Episode 26 of 52: In which Tracy and Hepburn's best comedy shows that love, life, and law are a circus.

How are we already halfway through this series? How are we already halfway through this year? 2014 is going by faster than KHep’s dialog in Morning Glory. (See what I did there?) We’ve already covered one debut, an Oscar win, a masterpiece,  a massive failure, an equally massive comeback, cinema chemistry history, racist history, communist history, and some odd miscellany, and we haven’t even gotten to the bulk of Kate’s Oscar nominations yet. Plus, in yet another moment of perfect symmetry, the 26th film is the pinnacle Tracy/Hepburn collaboration and a major milestone in Kate's career: Adam's Rib.

A woebegone wife attempts to shoot her husband when she finds him in the arms of his mistress. It’s the stuff that Law & Order episodes are made of. It’s also the prologue to this Garson Kanin and Ruth Gordon courtroom comedy about two married lawyers (Spencer and Kate) arguing the opposite sides of a criminal case. He’s a law-enforcing Assistant DA, she’s a proto-feminist private attorney, but at the end of the day they’re just “Pinky” to each other. Side note: only Kate and Spencer could use such a saccharine sobriquet as “Pinky” and make it sound alternately endearing and weirdly sexy. Observe:

D'awww. Watch all the way through to see them duck offscreen for some Hays Code-appropriate fooling around at the end of it.

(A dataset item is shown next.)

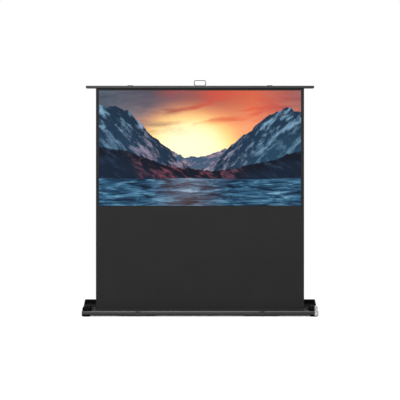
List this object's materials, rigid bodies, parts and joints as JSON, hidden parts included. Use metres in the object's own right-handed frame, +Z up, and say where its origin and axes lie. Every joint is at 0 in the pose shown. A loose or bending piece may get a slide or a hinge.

Tearing ourselves away from adorable antics of Adam and Amanda, you would notice that director George Cukor assembled a stellar supporting cast. David Wayne plays the possibly-gay-possibly-predatory neighbor/songwriter, Tom Ewell plays the cheating husband, Jean Hagan plays his mistress, and Judy Holliday plays the weepy wife Doris, a scene-stealing “screen test” role that deservedly landed her the lead in Born Yesterday (and her eventual contentious Oscar win). This is a good cast. And this is a complicated movie.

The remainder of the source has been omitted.